=== AVAILABLE DATA ===

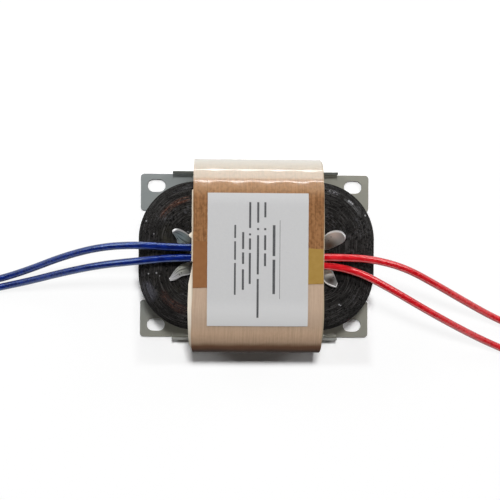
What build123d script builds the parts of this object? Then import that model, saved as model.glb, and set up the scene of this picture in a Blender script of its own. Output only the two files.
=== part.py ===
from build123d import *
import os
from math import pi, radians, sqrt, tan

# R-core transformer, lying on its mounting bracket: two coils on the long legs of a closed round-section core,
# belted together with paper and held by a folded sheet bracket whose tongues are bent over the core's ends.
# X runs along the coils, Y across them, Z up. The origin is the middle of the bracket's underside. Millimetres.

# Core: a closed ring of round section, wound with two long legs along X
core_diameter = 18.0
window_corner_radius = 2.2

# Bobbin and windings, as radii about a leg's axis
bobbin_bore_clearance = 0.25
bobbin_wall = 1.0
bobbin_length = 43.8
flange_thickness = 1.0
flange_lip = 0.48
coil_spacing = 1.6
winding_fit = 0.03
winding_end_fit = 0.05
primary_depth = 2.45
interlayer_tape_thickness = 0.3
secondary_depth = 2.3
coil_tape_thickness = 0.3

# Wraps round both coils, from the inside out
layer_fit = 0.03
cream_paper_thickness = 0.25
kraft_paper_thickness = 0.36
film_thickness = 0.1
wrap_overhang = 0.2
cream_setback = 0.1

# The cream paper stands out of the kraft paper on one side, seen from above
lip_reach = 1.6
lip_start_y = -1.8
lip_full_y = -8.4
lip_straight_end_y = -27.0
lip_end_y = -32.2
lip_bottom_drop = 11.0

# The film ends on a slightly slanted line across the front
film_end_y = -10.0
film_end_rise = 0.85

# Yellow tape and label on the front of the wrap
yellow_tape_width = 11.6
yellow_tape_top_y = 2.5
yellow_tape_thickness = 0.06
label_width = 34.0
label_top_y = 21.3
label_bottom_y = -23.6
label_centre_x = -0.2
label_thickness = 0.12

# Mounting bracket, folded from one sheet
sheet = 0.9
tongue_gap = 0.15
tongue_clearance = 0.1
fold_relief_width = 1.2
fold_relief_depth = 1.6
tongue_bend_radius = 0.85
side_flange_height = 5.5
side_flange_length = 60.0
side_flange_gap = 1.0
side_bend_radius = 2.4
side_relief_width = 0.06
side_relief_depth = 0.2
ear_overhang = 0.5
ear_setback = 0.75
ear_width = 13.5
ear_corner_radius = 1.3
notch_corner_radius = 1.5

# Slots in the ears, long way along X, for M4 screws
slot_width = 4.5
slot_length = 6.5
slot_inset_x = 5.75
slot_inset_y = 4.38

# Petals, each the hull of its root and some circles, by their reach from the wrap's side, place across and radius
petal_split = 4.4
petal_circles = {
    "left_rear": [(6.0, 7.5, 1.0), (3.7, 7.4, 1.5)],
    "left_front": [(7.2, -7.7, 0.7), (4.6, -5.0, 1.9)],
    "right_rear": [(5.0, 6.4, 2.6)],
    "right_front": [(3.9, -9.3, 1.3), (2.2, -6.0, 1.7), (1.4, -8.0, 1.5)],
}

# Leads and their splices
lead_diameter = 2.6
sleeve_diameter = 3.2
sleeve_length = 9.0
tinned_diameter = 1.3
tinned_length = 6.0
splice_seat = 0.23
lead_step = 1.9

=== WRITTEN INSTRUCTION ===
All of the data shown above must be copied exactly.

=== WRITTEN ANSWER ===
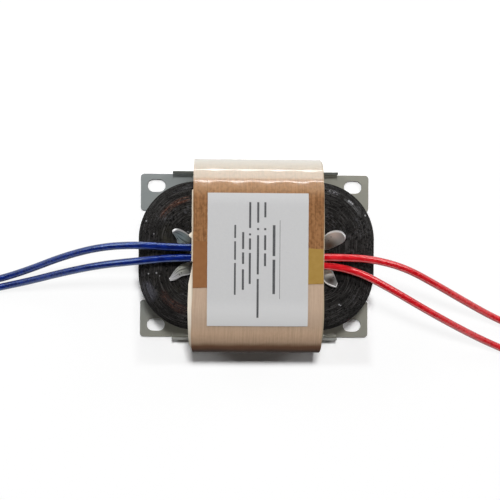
What build123d script builds the parts of this object? Then import that model, saved as model.glb, and set up the scene of this picture in a Blender script of its own. Output only the two files.
=== part.py ===
from build123d import *
import os
from math import pi, radians, sqrt, tan

# R-core transformer, lying on its mounting bracket: two coils on the long legs of a closed round-section core,
# belted together with paper and held by a folded sheet bracket whose tongues are bent over the core's ends.
# X runs along the coils, Y across them, Z up. The origin is the middle of the bracket's underside. Millimetres.

# Core: a closed ring of round section, wound with two long legs along X
core_diameter = 18.0
window_corner_radius = 2.2

# Bobbin and windings, as radii about a leg's axis
bobbin_bore_clearance = 0.25
bobbin_wall = 1.0
bobbin_length = 43.8
flange_thickness = 1.0
flange_lip = 0.48
coil_spacing = 1.6
winding_fit = 0.03
winding_end_fit = 0.05
primary_depth = 2.45
interlayer_tape_thickness = 0.3
secondary_depth = 2.3
coil_tape_thickness = 0.3

# Wraps round both coils, from the inside out
layer_fit = 0.03
cream_paper_thickness = 0.25
kraft_paper_thickness = 0.36
film_thickness = 0.1
wrap_overhang = 0.2
cream_setback = 0.1

# The cream paper stands out of the kraft paper on one side, seen from above
lip_reach = 1.6
lip_start_y = -1.8
lip_full_y = -8.4
lip_straight_end_y = -27.0
lip_end_y = -32.2
lip_bottom_drop = 11.0

# The film ends on a slightly slanted line across the front
film_end_y = -10.0
film_end_rise = 0.85

# Yellow tape and label on the front of the wrap
yellow_tape_width = 11.6
yellow_tape_top_y = 2.5
yellow_tape_thickness = 0.06
label_width = 34.0
label_top_y = 21.3
label_bottom_y = -23.6
label_centre_x = -0.2
label_thickness = 0.12

# Mounting bracket, folded from one sheet
sheet = 0.9
tongue_gap = 0.15
tongue_clearance = 0.1
fold_relief_width = 1.2
fold_relief_depth = 1.6
tongue_bend_radius = 0.85
side_flange_height = 5.5
side_flange_length = 60.0
side_flange_gap = 1.0
side_bend_radius = 2.4
side_relief_width = 0.06
side_relief_depth = 0.2
ear_overhang = 0.5
ear_setback = 0.75
ear_width = 13.5
ear_corner_radius = 1.3
notch_corner_radius = 1.5

# Slots in the ears, long way along X, for M4 screws
slot_width = 4.5
slot_length = 6.5
slot_inset_x = 5.75
slot_inset_y = 4.38

# Petals, each the hull of its root and some circles, by their reach from the wrap's side, place across and radius
petal_split = 4.4
petal_circles = {
    "left_rear": [(6.0, 7.5, 1.0), (3.7, 7.4, 1.5)],
    "left_front": [(7.2, -7.7, 0.7), (4.6, -5.0, 1.9)],
    "right_rear": [(5.0, 6.4, 2.6)],
    "right_front": [(3.9, -9.3, 1.3), (2.2, -6.0, 1.7), (1.4, -8.0, 1.5)],
}

# Leads and their splices
lead_diameter = 2.6
sleeve_diameter = 3.2
sleeve_length = 9.0
tinned_diameter = 1.3
tinned_length = 6.0
splice_seat = 0.23
lead_step = 1.9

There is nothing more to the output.